11. The electromagnetic propulsion system of claim 10 wherein the magnetic-field generator includes multiple independent coils.

12. The electromagnetic propulsion system of claim 10 wherein the means for providing a stream of charged particles includes at least one of the group consisting of an infrared laser, an ultraviolet laser, and an x-ray laser.

13. A method of providing a force to a vehicle comprising a chassis and a magnetic-field generator attached to the chassis, the method comprising: (a) generating a magnetic field using the magnetic-field generator;(b) accelerating a stream of charged particles;(c) directing the stream of accelerated charged particles through the magnetic field such that the direction of the stream is not parallel or antiparallel to the direction of the magnetic field.

14. The method of claim 13 wherein generating a magnetic field using the magnetic-field generator includes providing one or more electrical currents to one or more coils.

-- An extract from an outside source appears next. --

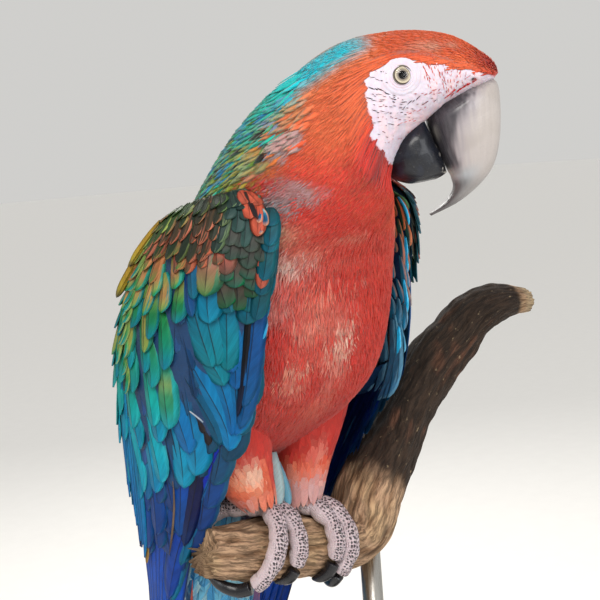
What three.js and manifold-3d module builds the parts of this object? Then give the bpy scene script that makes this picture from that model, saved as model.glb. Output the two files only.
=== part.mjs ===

15. The method of claim 13 wherein the magnetic-field generator includes a permanent magnet and generating a magnetic field using the magnetic-field generator includes providing the magnetic field of the permanent magnet.

16. The method of claim 13 wherein accelerating a stream of charged particles includes exposing the charged particles to a laser beam.

17. The method of claim 16 wherein the laser beam is one of the group consisting of an infrared laser beam, an ultraviolet laser beam, and a x-ray laser beam.

18. The method of claim 13 further comprising pivoting the magnetic field generator relative to the chassis to change the direction of the generated magnetic field relative to the chassis.

19. The method of claim 13 further comprising changing at least one of the group consisting of the direction of the magnetic field and the magnitude of the magnetic field.

20. The method of claim 13 further comprising changing at least one of the group consisting of the direction of the stream of particles and the average of the speeds of the particles of the stream of particles.